We may not be returning to normal life soon, either in Scotland or in the rest of the UK, but there have been encouraging signs in the past few days that we are reverting to some of our old ways.
The unnatural political truce – between parties and between governments – was welcome for a while, as the whole of Britain saved its strength to battle a new enemy.
But the resumption of hostilities in some quarters is, like the blossom on the trees, a reminder that the world still turns and some things never change.
It was Scottish Conservative leader Jackson Carlaw who opened fire first, saying in an interview on Sunday that nationalists would “look ridiculous” if they tried to restart the independence debate on the other side of the coronavirus pandemic.

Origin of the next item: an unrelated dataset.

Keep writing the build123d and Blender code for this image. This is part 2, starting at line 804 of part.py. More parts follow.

While he was correct in suggesting the public has more to worry about than constitutional matters, he probably didn’t need to spell it out right now. Nicola Sturgeon, though saying this week that Scotland could take its own path on the virus, made it clear at the beginning of the crisis that there would be no Indyref2 this year.

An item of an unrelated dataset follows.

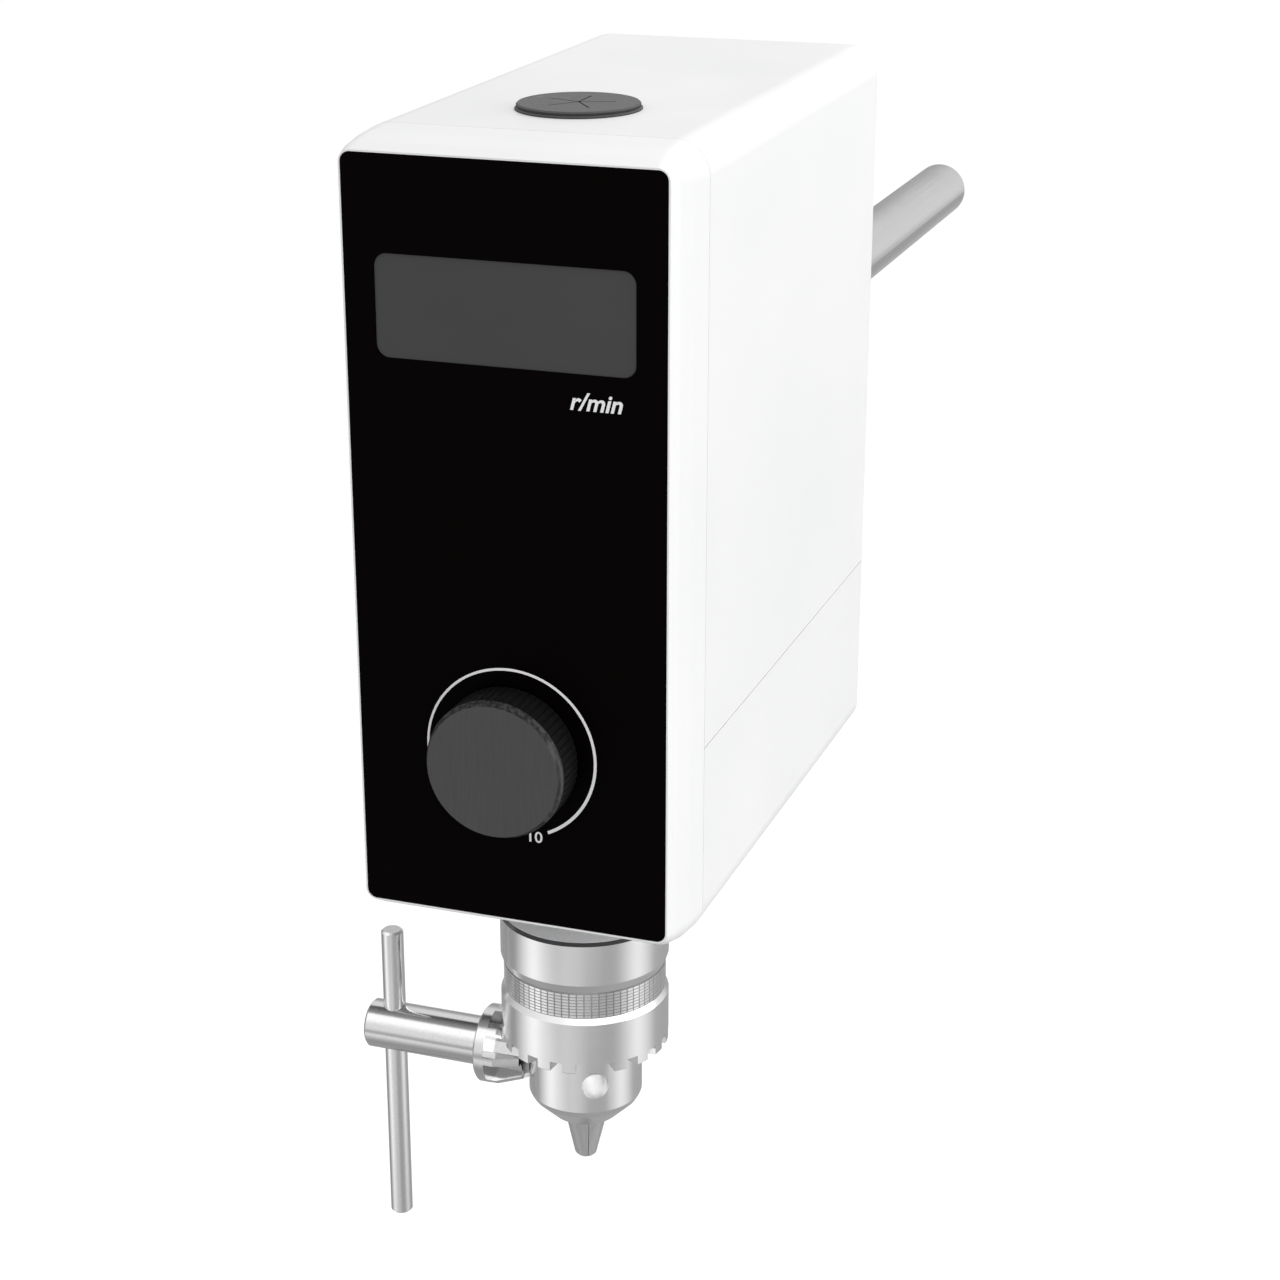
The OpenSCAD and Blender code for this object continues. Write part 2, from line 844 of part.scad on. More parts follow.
module rear_cover() {
    color("whitesmoke")
        difference() {
            cavity(seam, y_cover, 0);
            y_rod(0, 0, boss_d / 2 + loose, y_cover - 1, 1);
            translate([0, 0, z_inlet])
                upright(y_cover - 1, cover_t + 2)
                    square([inlet_body_w + 0.4, inlet_body_h + 0.4], center = true);
            for (s = [-1, 1])
                y_rod(s * inlet_screw_x, z_inlet, screw_r, y_cover - 1, 1);
            translate([0, 0, z_switch])
                upright(y_cover - 1, cover_t + 2)
                    square([switch_w - 1.6, switch_h - 1.6], center = true);
            for (s = [-1, 1], z = [boss_top_z, boss_low_z])
                y_rod(s * boss_x, z, screw_r + 0.2, y_cover - 1, 1);
            for (i = [0:vent_count - 1])
                translate([0, 0, vent_z - i * vent_pitch])
                    upright(y_cover - 1, cover_t + 2)
                        round_rect(vent_w, vent_h, vent_h / 2 - eps);
        }
}

// Pan-head screw along +Y whose head stands on the plane y
module rear_screw(x, z, y, l) {
    difference() {
        translate([x, y, z])
            rotate([-90, 0, 0])
                rotate_extrude()
                    polygon([
                        [0, -l], [screw_r - seat_fit, -l], [screw_r - seat_fit, 0], [screw_head_r, 0],
                        [screw_head_r, screw_head_h * 0.5], [screw_head_r * 0.6, screw_head_h],
                        [0, screw_head_h]
                    ]);
        translate([x, y + screw_head_h - 0.9, z])
            for (a = [0, 90])
                rotate([0, a, 0])
                    translate([-1.7, 0, -0.35])
                        cube([3.4, 2, 0.7]);
    }
}

module cover_screws() {
    color("silver")
        for (s = [-1, 1], z = [boss_top_z, boss_low_z])
            rear_screw(s * boss_x, z, 0, 12);
}

module bottom_screws() {
    color("silver")
        for (s = [-1, 1], y = post_y)
            translate([s * post_x, y, bot_at(y) + 2.2]) {
                cylinder(r = screw_r - seat_fit, h = z_split + 11 - bot_at(y) - 2.2);
                translate([0, 0, -1.7])
                    difference() {
                        cylinder(r = screw_head_r, h = 1.7);
                        translate([0, 0, -1])
                            cylinder(r = 1.3, h = 2, $fn = 6);
                    }
            }
}

module drive_deck() {
    color("silver")
        difference() {
            union() {
                box(-deck_x, deck_x, deck_front, y_cover - loose, deck_z, deck_top);
                box(-block_x, block_x, block_y, y_cover - loose, block_low, deck_top);
                y_rod(0, 0, boss_d / 2, y_cover - 1, 0);
                for (s = [-1, 1])
                    box(s * (deck_x - rib_t / 2) - rib_t / 2, s * (deck_x - rib_t / 2) + rib_t / 2,
                        rib_front, rib_back, deck_top - eps, deck_top + rib_h);
            }
            y_rod(0, 0, spigot_d / 2 + seat_fit, block_y - 1, 1);
            z_rod(0, y_sp, deck_bore_r, deck_z - 1, deck_top + 1);
            z_rod(0, y_mot, motor_boss_r + seat_fit, deck_z - 1, deck_top + 1);
            for (s = [-1, 1]) {
                for (y = deck_screw_y)
                    z_rod(s * deck_screw_x, y, screw_r + 0.1, deck_z - 1, deck_top + 1);
                for (y = carrier_screw_y)
                    z_rod(s * carrier_screw_x, y, screw_r, deck_z - 1, deck_top + 1);
                for (y = power_screw_y)
                    z_rod(s * power_screw_x, y, screw_r, deck_z - 1, deck_top + 1);
                z_rod(s * lock_x, lock_y, lock_r, block_low - 1, 0);
            }
            motor_screw_holes(deck_z - 1, deck_top + 1);
        }
}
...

She has mostly managed to rein in her party behind the UK’s united approach to the Covid-19 measures.
In response to Carlaw’s remarks, the SNP said “the last thing any Scottish politician” should be doing was using the “appalling crisis… as an argument for or against independence”.
But party discipline is not what it was and the divisions that had dominated headlines just before the lockdown, with the explosive conclusion of Alex Salmond’s trial, appear to be resurfacing.
The SNP’s loosest canon in Westminster, Angus Brendan MacNeil, jumped on Carlaw’s comments, tweeting that the current circumstances highlighted that “dealing with your own problems unfettered and co-operating on your own terms is better”.
“It is good Carlaw brings up independence,” said the Western Isles MP, who is the greatest agitator for a speedy second independence referendum, “gives the SNP Scot Gov the opportunity to mention it too”.
With the Commons and Holyrood due back next week, remotely of course, these partisan spats will no doubt escalate.
In the meantime, a more immediate row is developing over how the Scottish Government is dispersing the chancellor’s business grants. When Rishi Sunak announced his £20 billion package for small firms, Scotland’s economy minister, Fiona Hyslop, told the Scottish Parliament that “every penny” would be passed on, with hospitality, leisure and retail properties all benefiting.
But while in England and Wales the £25,000 grants can be claimed for every premises a business operates, in Scotland the support is only available per firm, not property.
Scottish businesses with several branches claim they could collapse, as The Courier reported on Monday.
Retailers such as Wilkies, which has 14 shops in Scotland and employs 131 people, are at risk of going under, warned Labour MSP Alex Rowley.
An Angus businessman with three fish and chip shops said if he receives just a third of funding being offered elsewhere in the UK his company probably won’t survive.
But the SNP insists that its decision helps as many small enterprises as possible, arguing that Scotland has proportionately more employees in small and medium sized businesses than the rest of the UK.
This is unlikely to placate thousands of Scots who work for companies with multiple outlets, in danger of losing their jobs. Scottish ministers have asked the chancellor to “recognise the greater level of support” required in Scotland, but that sounds like the opening gambit in the SNP blame game. When the lockdown ends, and the regions of the UK begin to rebuild their battered economies, how soon before the grievances of Scottish workers are laid at Westminster’s door?
Beyond Scotland’s squabbles, it is politics as usual inside the Labour Party. There has been barely a pause in the factional in-fighting, and within hours, or maybe minutes, of Keir Starmer’s leadership triumph, the recriminations over Jeremy Corbyn’s demise and the name calling among the far left betrayed the opposition’s ongoing irrelevance.
But Starmer could use these strange times to his party’s advantage, without playing politics. He has yet (at the time of writing) to attend the government’s emergency Cobra meetings, although other political leaders, Sturgeon included, have virtual seats at the table.
Shadow chancellor Anneliese Dodds sidestepped the issue on Radio 4’s Today programme yesterday, but Starmer should dismiss Labour fears of being seen to prop up the Conservative government, postpone political grandstanding for a little longer and join the fray.
The Conservatives’ 80-seat majority may look invincible now, but Starmer will recall that when his wartime predecessor Clement Attlee took part in Churchill’s emergency coalition in the 1940s he emerged as the new prime minister in the subsequent election.